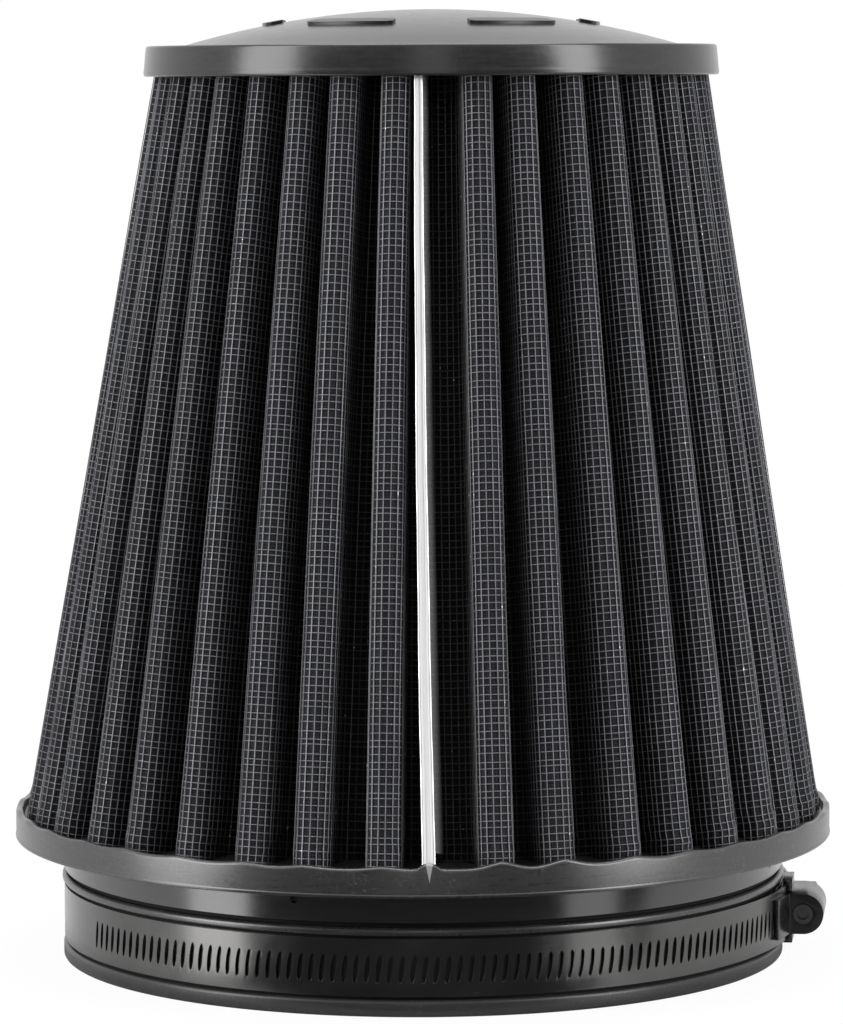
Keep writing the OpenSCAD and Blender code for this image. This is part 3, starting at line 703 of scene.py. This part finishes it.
# the clamp band: a slotted strip along the same path as the frame's
band = {
    "inner": 83.38, "fixed": 84.36, "free": 85.14, "thick": 0.7, "width": 12.7, "middle": 10.8,
    "turn": -7, "tail": 24, "tailRound": 2.5, "barrel": 18, "liftAngle": 22, "fixedLift": 16,
    "slots": 98, "pitch": 2.5, "slot": 6.2, "slotWidth": 1.2, "drop": 0.3, "lean": 7, "margin": 1.5,
    "play": 0.02, "edge": 0.22,
}


def setBack(r0, r1, angle):  # how far behind the neck's axis the centre of a rise from r0 to r1 lies
    return (math.sqrt(r0 ** 2 + 2 * (r1 ** 2 - r0 ** 2) / (1 - math.cos(math.radians(angle)))) - r0) / 2


def risen(r0, r1, angle):  # the angle that the rise covers, seen from the axis
    return math.degrees(math.asin((r0 + setBack(r0, r1, angle)) * math.sin(math.radians(angle)) / r1))


half = math.degrees(math.asin(band["barrel"] / 2 / band["free"]))
fixedEnd = half + 2
liftBack = setBack(band["inner"], band["free"], band["liftAngle"])
fixedBack = setBack(band["inner"], band["fixed"], band["fixedLift"])
liftStart = -half - risen(band["inner"], band["free"], band["liftAngle"])
fixedStart = fixedEnd + risen(band["inner"], band["fixed"], band["fixedLift"])
tailAngle = half + math.degrees(band["tail"] / band["free"])
arcs = [  # the centre's distance and angle, the first and the last angle, the radius
    (0, 0, tailAngle, -half, band["free"]),
    (liftBack, liftStart, liftStart + band["liftAngle"], liftStart, band["inner"] + liftBack),
    (0, 0, liftStart, fixedStart - 360, band["inner"]),
    (fixedBack, fixedStart, fixedStart - 360, fixedStart - 360 - band["fixedLift"],
     band["inner"] + fixedBack),
    (0, 0, fixedEnd - 360, -360 + 0.5 - half, band["fixed"]),
]


def onBand(s, out, z):  # s millimetres from the tail's end
    for k, (back, at, a0, a1, r) in enumerate(arcs):
        length = math.radians(a0 - a1) * r
        if s <= length or k == len(arcs) - 1:
            a = math.radians(a0 - math.degrees(s / r))
            c = math.radians(at)
            x = -back * math.cos(c) + (r + out) * math.cos(a)
            y = -back * math.sin(c) + (r + out) * math.sin(a)
            t = math.radians(band["turn"])
            return (x * math.cos(t) - y * math.sin(t), x * math.sin(t) + y * math.cos(t), z)
        s -= length


bandLength = sum(math.radians(a0 - a1) * r for _, _, a0, a1, r in arcs)


def bandPiece():
    h, w, step = band["width"] / 2, band["slot"] / 2, band["pitch"]
    lean = math.tan(math.radians(band["lean"]))
    columns = [0.15] + [band["margin"] + (k + 0.5) * step for k in range(band["slots"])]
    while columns[-1] < bandLength - 3:
        columns.append(columns[-1] + step)
    columns.append(bandLength)
    flat, faces = [], []  # the strip laid flat: length and height
    for s in columns:
        end = band["tailRound"] * max(0, 1 - s / band["tailRound"]) ** 2 * 0.9
        flat.extend([(s, -h + end), (s, -h / 2), (s, 0), (s, h / 2), (s, h - end)])
    for k in range(len(columns) - 1):
        a, c = k * 5, k * 5 + 5
        if k >= band["slots"]:
            faces += [(a + j, a + j + 1, c + j + 1, c + j) for j in range(4)]
            continue
        start, r, s0 = len(flat), band["slotWidth"] / 2, band["margin"] + k * step
        for j in range(16):  # a pressed slot, widest in the middle
            t = math.radians(-258.75 + 22.5 * j)
            across, z = r * math.copysign(abs(math.cos(t)) ** 0.8, math.cos(t)), w * math.sin(t)
            flat.append((s0 + across - z * lean, z - band["drop"]))

        def bearing(n):  # from the slot's middle
            s, z = flat[n]
            return math.atan2((z + band["drop"]) / h, (s - s0 + z * lean) / (step / 2))
        # the strip's points round the slot and the slot's own, joined in order
        outer = sorted([a, a + 1, a + 2, a + 3, a + 4, c + 4, c + 3, c + 2, c + 1, c], key=bearing)
        slot = sorted(range(start, start + 16), key=bearing)
        i = j = 0
        while i < len(outer) or j < len(slot):
            nextOuter = bearing(outer[i]) if i < len(outer) else 9
            nextSlot = bearing(slot[j]) if j < len(slot) else 9
            o, n = outer[(i - 1) % len(outer)], slot[(j - 1) % len(slot)]
            if nextOuter <= nextSlot:
                faces.append((o, outer[i], n))
                i += 1
            else:
                faces.append((o, slot[j], n))
                j += 1
    points = [onBand(s, band["play"], band["middle"] + z) for s, z in flat]
    piece = fromPoints("clampBand", points, faces)
    # every face looks away from the neck before the strip gets its thickness
    only(piece)
    bpy.ops.object.mode_set(mode="EDIT")
    bpy.ops.mesh.select_all(action="SELECT")
    bpy.ops.mesh.normals_make_consistent(inside=False)
    bpy.ops.object.mode_set(mode="OBJECT")
    face = piece.data.polygons[-1]
    if face.normal.dot(Vector((face.center.x, face.center.y, 0))) < 0:
        piece.data.flip_normals()
    solid = piece.modifiers.new("sheet", "SOLIDIFY")
    solid.thickness, solid.offset = (band["thick"] - 2 * band["play"]) * mm, 1
    bevel = piece.modifiers.new("edges", "BEVEL")
    bevel.width, bevel.segments, bevel.angle_limit = band["edge"] * mm, 3, math.radians(50)
    applyAll(piece)
    return piece


bandMade = finishPiece(bandPiece(), bandSteel, smooth=75)
bandMade.modifiers.new("even", "WEIGHTED_NORMAL").keep_sharp = True
applyAll(bandMade)
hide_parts("clamp_band")
print("band made", len(bandMade.data.polygons))


# the clamp's small parts: the frame's shapes with their edges softened
def softened(node, name, width):
    piece = nodes[node].copy()
    piece.data = nodes[node].data.copy()
    piece.name = piece.data.name = name
    for key in list(piece.keys()):
        del piece[key]
    piece.parent = None
    piece.matrix_world = Matrix.Identity(4)
    scene.collection.objects.link(piece)
    only(piece)
    bpy.ops.object.mode_set(mode="EDIT")
    bpy.ops.mesh.select_all(action="SELECT")
    bpy.ops.mesh.remove_doubles(threshold=2e-6)
    bpy.ops.mesh.dissolve_limited(angle_limit=math.radians(1))
    bpy.ops.object.mode_set(mode="OBJECT")
    bevel = piece.modifiers.new("edges", "BEVEL")
    bevel.width, bevel.segments, bevel.angle_limit = width * mm, 2, math.radians(35)
    applyAll(piece)
    finishPiece(piece, housingSteel, smooth=30)
    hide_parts(node)
    return piece


clamp = {"housingEdge": 0.16, "saddleEdge": 0.1, "endFrom": 8.9}
housing = softened("clamp_housing", "clampHousing", clamp["housingEdge"])
axis, pin = Vector(frame["joints"][0]["axis"]), Vector(frame["joints"][0]["pos_m"])
housing.data.materials.append(housingShade)
for face in housing.data.polygons:  # painted shade on the two end walls
    off = face.center - pin
    isEnd = abs(face.normal.dot(axis)) > 0.99 and abs(off.dot(axis)) > clamp["endFrom"] * mm
    face.material_index = int(isEnd)
softened("clamp_saddle", "clampSaddle", clamp["saddleEdge"])
nodes["clamp_screw"].material_slots[0].material = screwSteel
print("clamp made")

# the seam clip: one folded strip with a shallow crease down its crown
clip = {
    "bottom": 33.9, "top": 206.5, "base": 3.0, "cap": 1.9, "corner": 0.35, "crease": 0.07, "depth": 7.9,
    "shoulder": 0.9, "sheet": 0.35, "levels": 48, "slant": 1.6, "flare": 1.9, "flareLeft": 0.15,
}


def clipPiece():
    points, faces, columns = [], [], 0
    for row in range(clip["levels"] + 1):
        s = row / clip["levels"]
        z = clip["bottom"] + (clip["top"] - clip["bottom"]) * s
        u = share(z)
        w = (clip["base"] + (clip["cap"] - clip["base"]) * u) / 2
        out, corner = tipRadius(z) - 0.03, clip["corner"]
        line = []
        for side in (-1, 1):
            flare = clip["flare"] * (1 - 0.5 * u) if side > 0 else clip["flareLeft"]
            rise = clip["depth"] - clip["shoulder"]
            half = [(w + flare * (1 - k / 3) ** 1.6, out - clip["depth"] + rise * k / 3) for k in range(3)]
            half.append((w, out - clip["shoulder"]))
            for k in range(5):
                t = math.radians(22.5 * k)
                half.append((w - corner + corner * math.cos(t), out - corner + corner * math.sin(t)))
            half.append((w * 0.3, out + 0.01))
            half = [(side * x, y) for x, y in half]
            line += half if side < 0 else half[::-1]
            if side < 0:
                line.append((0, out - clip["crease"]))
        columns = len(line)
        sway = 0.03 * math.sin(row * 0.45) + 0.02 * math.sin(row * 1.3)
        drop = clip["slant"] / 3 if row == 1 else 0
        for k, (x, y) in enumerate(line):
            points.append(turn(pleatAngle(0, u), y, x + sway, z - drop * max(0, k - columns + 4)))
    for row in range(clip["levels"]):
        for k in range(columns - (4 if row == 0 else 1)):  # the right side stops short of the rim
            a = row * columns + k
            faces.append((a, a + 1, a + columns + 1, a + columns))
    piece = fromPoints("seamClip", points, faces)
    uv = piece.data.uv_layers.new(name="path")
    for loop, spot in zip(piece.data.loops, uv.data):
        spot.uv = (loop.vertex_index % columns - columns // 2, loop.vertex_index // columns)
    if piece.data.polygons[columns // 2].normal.y > 0:
        piece.data.flip_normals()
    solid = piece.modifiers.new("sheet", "SOLIDIFY")
    solid.thickness, solid.offset = clip["sheet"] * mm, -1
    applyAll(piece)
    return piece


clipMade = finishPiece(clipPiece(), foldedAluminium(), smooth=40)
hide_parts("seam_clip")
print("clip made")

# floor, lights and camera
stage = {
    "floor": 3.0, "fill": 0.06,
    "shade": (88, 180), "shadeLift": 0.96, "gloss": (90, 125), "glossLift": 0.08,  # near the foot, in mm
    "card": (950, 520, 800, 110),  # half width, height, distance and half the gap, in mm
    # angles on the neck where each board starts and ends, the ways its edges run, strength
    "boards": [(-39, -28.5, -81, -58, 3.8), (22.5, 31, 47, 66, 1.5)],
    "boardFoot": 88, "boardReach": (25, 1000),
    # angle, distance, width, height, height of its middle, power
    "side": [(-67, 1.25, 0.56, 1.5, 0.34, 20), (58, 1.25, 0.42, 1.5, 0.34, 17)],
    "over": {"height": 1.3, "size": 1.1, "power": 17},
}
deselect()
bpy.ops.mesh.primitive_circle_add(vertices=64, radius=stage["floor"], fill_type="NGON", location=(0, 0, 0))
floor = bpy.context.object
floor.name = "floor"
g = Graph("floorWhite")
radius = g.place()[-1]
glossy = g.ray("Glossy")
shows = g.ray("Camera").math("MAXIMUM", g.ray("Transmission"))
lift = shows * g.span(radius, *stage["shade"], stage["shadeLift"], 1)
lift = lift + glossy * g.span(radius, *stage["gloss"], stage["glossLift"], 1)
white = g.node("ShaderNodeEmission", inputs={"Color": (1, 1, 1), "Strength": 1.0})
tone = g.mix(shows.math("MAXIMUM", glossy), (0.4, 0.4, 0.4), (0.86, 0.86, 0.86))
paper = g.node("ShaderNodeBsdfDiffuse", inputs={"Color": tone})
g.end(g.node("ShaderNodeMixShader", inputs=[lift, paper, white]))
floor.data.materials.append(g.owner)

world = scene.world or bpy.data.worlds.new("studio")
scene.world = world
g = Graph("studio", world)
shows = g.ray("Camera").math("MAXIMUM", g.ray("Glossy")).math("MAXIMUM", g.ray("Transmission"))
strength = shows * (1 - stage["fill"]) + stage["fill"]
g.end(g.node("ShaderNodeBackground", inputs={"Color": (1, 1, 1), "Strength": strength}))

# a black card in front, seen by reflections alone: on the floor, and upright with a gap in the middle
width, height, distance, gap = stage["card"]
outline = [(-150, -86, 1), (150, -86, 1), (width, -distance, 1), (-width, -distance, 1)]
for side in (-1, 1):
    outline += [(side * x, -distance, z) for x, z in ((gap, 1), (width, 1), (width, height), (gap, height))]
card = fromPoints("blackCard", outline, [(0, 1, 2, 3), (4, 5, 6, 7), (8, 9, 10, 11)])
g = Graph("cardBlack")
g.end(g.node("ShaderNodeBsdfDiffuse", inputs={"Color": (0.03, 0.03, 0.03)}))
card.data.materials.append(g.owner)
boards, foot = [card], stage["boardFoot"]
near, far = stage["boardReach"]
for k, (start, end, left, right, strength) in enumerate(stage["boards"]):  # bright ones on the floor
    spots = []
    for a, way, reach in ((start, left, near), (start, left, far), (end, right, far), (end, right, near)):
        a, way = math.radians(a), math.radians(way)
        x, y = foot * math.sin(a) + reach * math.sin(way), -foot * math.cos(a) - reach * math.cos(way)
        spots.append((x, y, 2))
    board = fromPoints(f"brightBoard{k + 1}", spots, [(0, 1, 2, 3)])
    g = Graph(f"boardWhite{k + 1}")
    g.end(g.node("ShaderNodeEmission", inputs={"Color": (1, 1, 1), "Strength": strength}))
    board.data.materials.append(g.owner)
    boards.append(board)
for board in boards:
    board.visible_camera = board.visible_diffuse = False
    board.visible_shadow = board.visible_transmission = False


def softbox(name, at, aim, width, height, power):
    light = bpy.data.lights.new(name, "AREA")
    light.shape, light.size, light.size_y, light.energy = "RECTANGLE", width, height, power
    lamp = bpy.data.objects.new(name, light)
    scene.collection.objects.link(lamp)
    lamp.location = at
    lamp.rotation_euler = (Vector(aim) - Vector(at)).to_track_quat("-Z", "Y").to_euler()


for k, (azimuth, away, width, height, up, power) in enumerate(stage["side"]):
    a = math.radians(azimuth)
    softbox(f"side{k + 1}", (away * math.sin(a), -away * math.cos(a), up), (0, 0, 0.11), width, height, power)
over = stage["over"]
softbox("over", (0, 0.1, over["height"]), (0, 0, 0.1), over["size"], over["size"], over["power"])

view = {
    "distance": 1.0857, "height": 0.204, "down": 5.335, "roll": -0.248,  # metres and degrees
    "sensor": 36, "pixels": 4672, "long": 1024,  # the focal length in pixels of the picture's long side
}
lens = bpy.data.cameras.new("camera")
lens.sensor_width = view["sensor"]
lens.lens = view["sensor"] * view["pixels"] / view["long"]
lens.clip_start, lens.clip_end = 0.05, 20
camera = bpy.data.objects.new("camera", lens)
scene.collection.objects.link(camera)
camera.matrix_world = (Matrix.Translation((0, -view["distance"], view["height"]))
                       @ Matrix.Rotation(math.radians(90 - view["down"]), 4, "X")
                       @ Matrix.Rotation(math.radians(view["roll"]), 4, "Z"))
scene.camera = camera
scene.view_settings.view_transform = "Standard"
print("stage made")

bpy.context.view_layer.update()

● Problem to solve
Look through the listing above and count the lines where the string "scene" appears. Report the number only.

● Solution
8